━━━ COLLECTED DATA

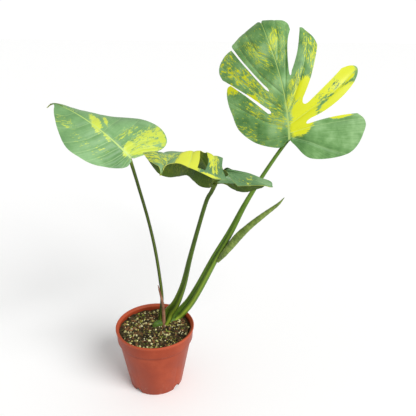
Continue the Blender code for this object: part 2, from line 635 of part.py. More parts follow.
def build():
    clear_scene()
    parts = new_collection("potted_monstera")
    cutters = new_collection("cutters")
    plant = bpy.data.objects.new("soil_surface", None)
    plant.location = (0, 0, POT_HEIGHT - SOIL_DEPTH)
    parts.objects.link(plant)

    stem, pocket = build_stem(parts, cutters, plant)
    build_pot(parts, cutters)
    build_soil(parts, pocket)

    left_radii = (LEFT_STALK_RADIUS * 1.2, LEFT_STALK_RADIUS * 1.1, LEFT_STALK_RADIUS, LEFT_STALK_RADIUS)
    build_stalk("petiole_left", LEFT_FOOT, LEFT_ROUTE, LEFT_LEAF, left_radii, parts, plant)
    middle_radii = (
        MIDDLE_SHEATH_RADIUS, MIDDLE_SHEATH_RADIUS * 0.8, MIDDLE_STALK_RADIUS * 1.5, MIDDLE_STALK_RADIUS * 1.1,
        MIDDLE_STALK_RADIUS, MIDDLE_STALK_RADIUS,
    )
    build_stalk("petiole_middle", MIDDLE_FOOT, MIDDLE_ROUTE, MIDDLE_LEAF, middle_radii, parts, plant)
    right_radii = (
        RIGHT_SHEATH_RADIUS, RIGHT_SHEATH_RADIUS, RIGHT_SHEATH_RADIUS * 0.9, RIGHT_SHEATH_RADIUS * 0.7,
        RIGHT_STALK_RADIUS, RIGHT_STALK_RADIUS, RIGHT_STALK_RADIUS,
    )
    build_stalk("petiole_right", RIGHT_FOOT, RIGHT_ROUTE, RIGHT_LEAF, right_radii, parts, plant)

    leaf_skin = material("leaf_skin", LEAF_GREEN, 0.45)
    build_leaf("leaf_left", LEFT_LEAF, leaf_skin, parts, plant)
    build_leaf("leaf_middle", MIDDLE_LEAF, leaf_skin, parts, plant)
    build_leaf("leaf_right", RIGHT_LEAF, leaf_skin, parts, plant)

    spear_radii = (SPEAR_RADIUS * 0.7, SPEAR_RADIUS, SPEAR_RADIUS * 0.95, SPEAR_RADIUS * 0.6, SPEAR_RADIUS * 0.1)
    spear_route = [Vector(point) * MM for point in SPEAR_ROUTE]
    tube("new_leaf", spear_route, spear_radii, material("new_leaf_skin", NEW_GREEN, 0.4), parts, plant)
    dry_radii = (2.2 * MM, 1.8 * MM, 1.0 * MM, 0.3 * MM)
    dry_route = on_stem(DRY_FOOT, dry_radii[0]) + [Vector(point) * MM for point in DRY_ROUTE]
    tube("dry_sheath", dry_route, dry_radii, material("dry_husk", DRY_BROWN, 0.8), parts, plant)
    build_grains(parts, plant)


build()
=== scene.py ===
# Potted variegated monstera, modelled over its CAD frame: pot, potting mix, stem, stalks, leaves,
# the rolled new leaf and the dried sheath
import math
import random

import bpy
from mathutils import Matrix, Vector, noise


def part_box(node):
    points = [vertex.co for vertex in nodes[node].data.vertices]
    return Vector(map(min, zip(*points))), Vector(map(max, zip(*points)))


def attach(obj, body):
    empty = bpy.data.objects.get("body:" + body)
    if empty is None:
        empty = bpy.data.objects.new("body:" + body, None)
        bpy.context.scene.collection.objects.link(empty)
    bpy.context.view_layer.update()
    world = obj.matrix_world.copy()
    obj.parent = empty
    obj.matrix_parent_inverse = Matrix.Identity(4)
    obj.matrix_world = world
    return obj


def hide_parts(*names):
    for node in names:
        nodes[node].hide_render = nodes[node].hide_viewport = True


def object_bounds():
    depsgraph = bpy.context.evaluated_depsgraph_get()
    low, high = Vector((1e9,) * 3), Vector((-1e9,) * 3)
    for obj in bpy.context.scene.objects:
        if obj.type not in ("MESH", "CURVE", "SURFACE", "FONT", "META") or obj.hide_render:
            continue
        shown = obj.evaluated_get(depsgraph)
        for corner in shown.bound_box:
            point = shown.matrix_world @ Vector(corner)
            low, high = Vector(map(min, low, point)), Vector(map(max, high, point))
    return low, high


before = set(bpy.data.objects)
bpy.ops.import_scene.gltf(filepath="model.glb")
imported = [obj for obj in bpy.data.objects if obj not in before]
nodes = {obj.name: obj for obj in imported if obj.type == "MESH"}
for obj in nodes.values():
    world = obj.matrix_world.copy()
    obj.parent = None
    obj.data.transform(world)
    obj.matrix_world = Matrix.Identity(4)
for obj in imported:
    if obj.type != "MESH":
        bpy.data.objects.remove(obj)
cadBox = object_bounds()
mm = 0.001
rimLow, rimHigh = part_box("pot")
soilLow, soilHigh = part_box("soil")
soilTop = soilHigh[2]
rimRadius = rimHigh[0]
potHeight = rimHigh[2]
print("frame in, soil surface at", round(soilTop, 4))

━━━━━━

* GIVEN EXERCISE *
The lines to return run from the one containing "spear_radii = (SPEAR_RADIUS" down to the one containing "low, high = Vector((1e9,)"; give them exactly, both included, and no others.

* EXPECTED ANSWER *
    spear_radii = (SPEAR_RADIUS * 0.7, SPEAR_RADIUS, SPEAR_RADIUS * 0.95, SPEAR_RADIUS * 0.6, SPEAR_RADIUS * 0.1)
    spear_route = [Vector(point) * MM for point in SPEAR_ROUTE]
    tube("new_leaf", spear_route, spear_radii, material("new_leaf_skin", NEW_GREEN, 0.4), parts, plant)
    dry_radii = (2.2 * MM, 1.8 * MM, 1.0 * MM, 0.3 * MM)
    dry_route = on_stem(DRY_FOOT, dry_radii[0]) + [Vector(point) * MM for point in DRY_ROUTE]
    tube("dry_sheath", dry_route, dry_radii, material("dry_husk", DRY_BROWN, 0.8), parts, plant)
    build_grains(parts, plant)


build()
=== scene.py ===
# Potted variegated monstera, modelled over its CAD frame: pot, potting mix, stem, stalks, leaves,
# the rolled new leaf and the dried sheath
import math
import random

import bpy
from mathutils import Matrix, Vector, noise


def part_box(node):
    points = [vertex.co for vertex in nodes[node].data.vertices]
    return Vector(map(min, zip(*points))), Vector(map(max, zip(*points)))


def attach(obj, body):
    empty = bpy.data.objects.get("body:" + body)
    if empty is None:
        empty = bpy.data.objects.new("body:" + body, None)
        bpy.context.scene.collection.objects.link(empty)
    bpy.context.view_layer.update()
    world = obj.matrix_world.copy()
    obj.parent = empty
    obj.matrix_parent_inverse = Matrix.Identity(4)
    obj.matrix_world = world
    return obj


def hide_parts(*names):
    for node in names:
        nodes[node].hide_render = nodes[node].hide_viewport = True


def object_bounds():
    depsgraph = bpy.context.evaluated_depsgraph_get()
    low, high = Vector((1e9,) * 3), Vector((-1e9,) * 3)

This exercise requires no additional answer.